Simpleton21's picture

Yep, took 1 mini vacation with SD and it was AWFUL!  She totally ruined it for me and I refuse to go on any more vacations like that.  I hate that we take her camping on our yearly camping trip and DH makes sure she goes camping every year whether it is our weekend to have her or not.  Heaven forbid she "misses out" on 1 damn camping trip when BM takes her on at least 3 trips a year.  I know if I tried to plan a vacation regardless of the weekend DH would try to get BM to let him have SD.  I would rather never take another vacation again ever in my life than take her again.  I've decided that I will do either long weekends with my girlfriends to get a break or a trip without SD and DH.  We did go one year to NOLA without SD b/c BM wouldn't let her go with us (THANK GOD) and it was a good trip without her. 

Felicity0224's picture

We've done it many times.

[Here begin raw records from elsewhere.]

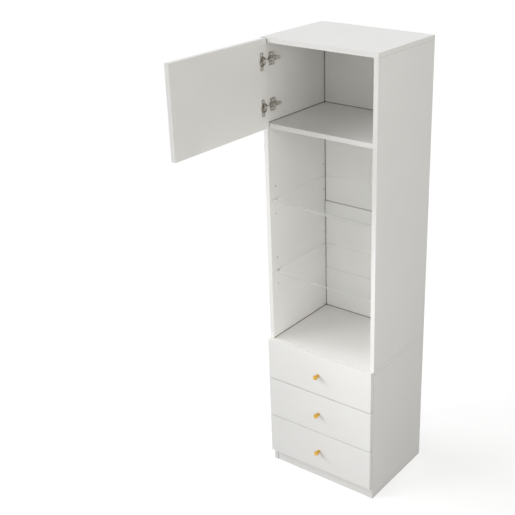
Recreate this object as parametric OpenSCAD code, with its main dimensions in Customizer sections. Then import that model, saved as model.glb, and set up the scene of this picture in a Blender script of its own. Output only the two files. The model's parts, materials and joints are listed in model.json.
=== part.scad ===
// Tall microwave cabinet: hinged door above, open bay with two glass shelves,
// three drawers below and a recessed plinth board.
// Every sub-part is drawn in place. Its sizes are counted from the lower left front
// corner of the side panels, and placed() then moves the footprint's centre to the origin.

/* [Cabinet] */
// Overall width of the cabinet
cabinet_w = 500; // [440:5:600]
// Depth of the side panels, without the fronts
carcass_d = 382; // [376:1:480]
// Thickness of the coated boards
board_t = 18; // [16:0.5:19]
// Clear height of the open bay
bay_h = 887; // [840:1:960]
// Clear height of the compartment behind the door
compartment_h = 298; // [280:1:420]

/* [Back] */
// Thickness of the back panels
back_t = 3; // [2.5:0.5:4]
// Distance from the rear edges to the back panels
back_inset = 10; // [8:1:14]
// Depth of the grooves that hold the back panels
groove_depth = 6; // [4:0.5:7]
// Play of a thin panel in its groove, on each side
groove_play = 0.15; // [0.05:0.05:0.3]
// Height of the rail across the back of the bay
rail_h = 69; // [50:1:110]
// Height of the rail above the deck
rail_lift = 413; // [380:1:460]

/* [Plinth] */
// Height of the plinth board
plinth_h = 52; // [40:1:80]
// Gap between the plinth board and the lowest drawer front above it
plinth_gap = 3; // [2:0.5:6]
// How far the plinth board stands behind the side panels' front edges
plinth_inset = 1.5; // [0:0.5:30]

/* [Glass shelves] */
// Thickness of the glass
glass_t = 5; // [4:0.5:8]
// Gap between the glass and each side panel
glass_side_gap = 1.5; // [1:0.5:3]
// How far the glass stands behind the front edges
glass_front_inset = 6; // [2:1:20]
// Gap between the glass and the back panels
glass_rear_gap = 7; // [4:1:10]
// Height of the lower pins above the deck
lower_pin_lift = 290; // [250:1:340]
// Height of the upper pins above the deck
upper_pin_lift = 590; // [540:1:640]
// Diameter of the shelf pins and their holes
pin_d = 5; // [4:0.5:6]
// Depth of the shelf pin holes
pin_hole_depth = 10; // [8:0.5:12]
// Height step between shelf pin holes
pin_pitch = 57; // [32:1:64]
// Distance of the front pin holes from the front edges
pin_front_setback = 37; // [30:1:60]
// Distance of the rear pin holes from the rear edges
pin_rear_setback = 26; // [22:1:60]
// Length of a pin outside its hole
pin_reach = 8; // [6:0.5:12]

/* [Door] */
// Height of the bottom edge of the door above the fixed shelf's underside
door_bottom_gap = 1; // [0:0.5:3]
// Distance from the door's top edge to the top of the cabinet
door_top_gap = 2; // [1:0.5:4]
// Distance of each hinge from the compartment's roof and floor
hinge_offset = 64; // [50:1:90]

/* [Hinge] */
// Diameter of the hinge cup
cup_d = 35; // [34:0.5:36]
// Depth of the hinge cup
cup_depth = 12.5; // [12.5:0.1:13]
// Distance from the door's edge to the middle of the cup
cup_setback = 22.5; // [22:0.5:23.5]
// Sheet thickness of the cup, its flange and the arm
sheet_t = 1.2; // [1:0.1:1.3]
// Length of the cup's flange along the door edge
flange_l = 64; // [60:1:68]
// Width of the cup's flange
flange_w = 17; // [16:0.5:18]
// Distance of the flange's middle line from the cup's, away from the door's edge
flange_offset = 6; // [5:0.5:7]
// Diameter of the hinge's pins
hinge_pin_d = 3; // [2.8:0.1:3]
// Running clearance of a link on its pin, on the radius
pin_play = 0.05; // [0.02:0.01:0.1]
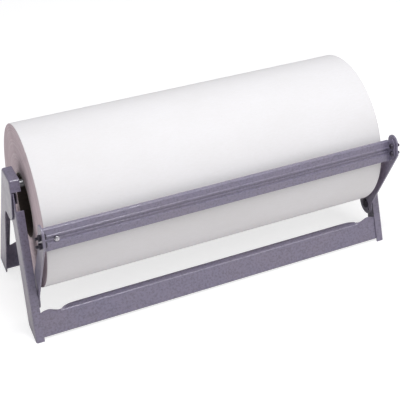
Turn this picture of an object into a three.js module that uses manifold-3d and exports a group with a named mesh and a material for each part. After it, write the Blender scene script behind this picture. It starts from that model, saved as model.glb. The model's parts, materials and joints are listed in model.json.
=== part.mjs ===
// Counter-top paper roll dispenser with a spring-loaded cutter bar.
// Millimetres, +Z up, X along the roll, -Y towards the person tearing the sheet.
// Origin: on the table plane, at the middle of the object's footprint box, midway between the end stands.
// The pieces are laid out from the roll's axis (y = 0) and the whole group is then moved by ORIGIN_Y.
import * as THREE from 'three';
import { mergeVertices } from 'three/addons/utils/BufferGeometryUtils.js';
import Module from 'manifold-3d';

const wasm = await Module();
wasm.setup();

// ---- driving dimensions ----
const ORIGIN_Y = 13.05;        // the roll's axis is this far behind the origin
const AXIS_Z = 137.1;          // roll axis above the table
const ROLL_R = 103.2;          // full roll
const ROLL_HALF = 227.5;       // half of the roll's width (18 in paper)
const CORE_RI = 38.1;          // 3 in core
const CORE_RO = 41.6;
const GAP = 0.3;               // clearance between touching pieces

const SHEET = 1.6;             // pressed steel of the stands
const X_OUTER = 249.2;         // outer face of the rear leg and its head
const X_FRONT = 247.0;         // outer face of the nested front leg
const X_FLANGE = 236.5;        // inner edge of every stand flange

const FOOT_FRONT = -95;        // front edge of the front foot
const SLOPE_FRONT = 0.342;     // y per z of the front leg's front edge
const FOOT_REAR = 89;          // rear edge of the rear foot
const WINDOW_LOW = 158;        // rod window in the front flange
const WINDOW_HIGH = 181;
const HEAD_TOP_FRONT = 196;
const HEAD_TOP_REAR = 190;

const ROD_R = 4.75;
const ROD_HALF = 244.4;
const ROD_Z = AXIS_Z + CORE_RI - ROD_R - 0.35;   // the core hangs on the rod

const BAR_SHEET = 1.5;         // crossbars
const BAR_LOW = 3.5;
const BAR_BEND = 30;
const BAR_FLANGE = 9.4;
const REAR_SHIFT = 147;        // the rear crossbar is the front one moved back

const PIVOT = [-62.3, 45];     // cutter pivot (y, z)
const ARM_R = 15;
const ARM_IN = 234.0;          // arm plate, |x|
const ARM_OUT = 236.0;
const ARM_Y0 = -50.4;          // front edge of the arm: y = ARM_Y0 - ARM_SLOPE z
const ARM_SLOPE = 0.485;

const EAR = [-116, 175.3];     // rounded ear at the arm's top
const EAR_R = 10.8;

const CUT_TOP = [-108.7, 174.1];   // cutter bar reference line: its outer fold to its lower edge
const CUT_BOTTOM = [-113.5, 146.6];
const CUT_HALF = 233.7;
const CUT_SHEET = 1.5;

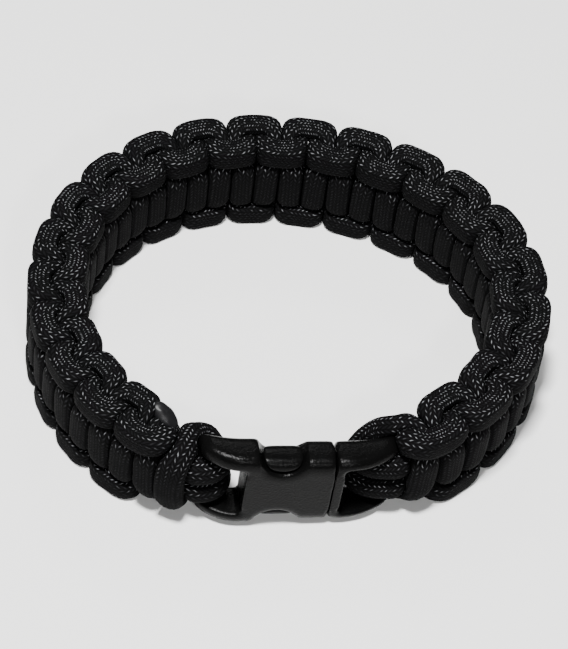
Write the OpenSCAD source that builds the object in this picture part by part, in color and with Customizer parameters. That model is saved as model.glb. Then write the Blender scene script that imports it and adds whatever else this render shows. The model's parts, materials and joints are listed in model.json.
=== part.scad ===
// Woven cord bracelet standing on its edge: two working strands knotted in a flat band round
// a doubled core cord, closed by a moulded side release buckle. The wrist goes through along
// Z, the buckle is at the front (-Y), and Z = 0 is the surface that the lower edge rests on.

/* [Loop] */
// Mean radius of the band's middle line
loop_r = 38.6; // [36:0.1:42]
// Half the difference between the loop's length and depth
loop_oval = 2; // [0:0.1:3]
// Egg shape of the loop, fuller on the plug's side
loop_egg = 0.6; // [0:0.1:1.5]
// How far the loop's straight front lies inside its round
front_flat = 3.2; // [1.5:0.1:4]
// Place of the buckle's middle along the straight front, from the loop's middle
buckle_shift = -1.4; // [-4:0.1:2]

/* [Band] */
// Width of the band, edge to edge
band_w = 19; // [18:0.1:22]
// Thickness of the band, inner face to outer face
band_t = 10; // [9.6:0.1:11.5]
// Diameter of the working cord where it lies free
cord_d = 3.5; // [3.2:0.05:3.6]
// Diameter of the core cord, squeezed by the knots
core_d = 3.4; // [3:0.05:3.5]
// Distance from one crossing to the next that the knots are tied at, before they share out the
// band's length evenly
knot_pitch = 4.83; // [4.6:0.01:5.2]
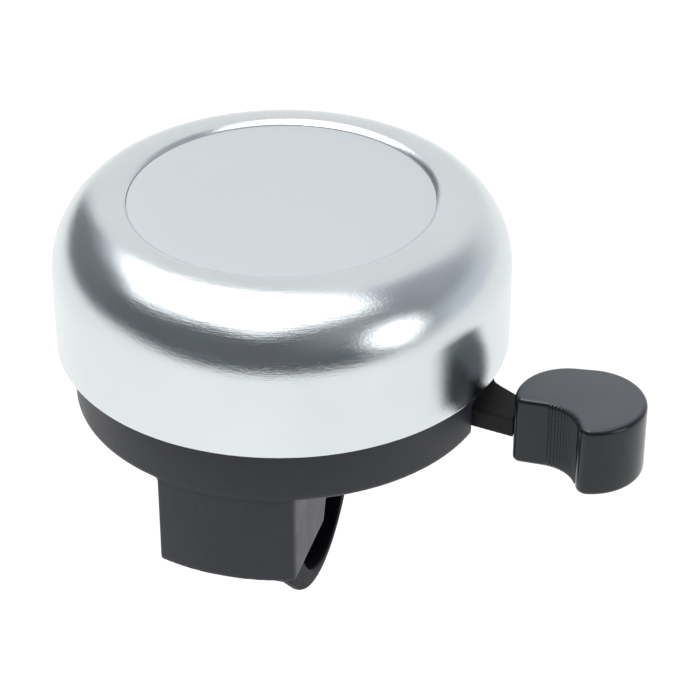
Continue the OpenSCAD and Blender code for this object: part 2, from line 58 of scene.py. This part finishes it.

We've never gone out of our way to tell them, but didn't try to hide it either. Also we never intentionally went out of our way to take DD somewhere without them - only when the schedule just worked out that way. The only time it's been made an issue is when they're throwing one of their bratty tantrums about how DD has it soooo much better than they do. I used to feel bad, not anymore. BM successfully turned them into ungrateful, entitled people and so they can all wallow in their misery together as far as I'm concerned. 

shellpell's picture

I went ONCE and never again. Now we only vacation with our little ones. If DH wants to take SS somewhere, he can go for it, but DH adores me and our two kids and doesn't want to vacay without us. I'm not going to inflict sullen, spoiled SS on my two.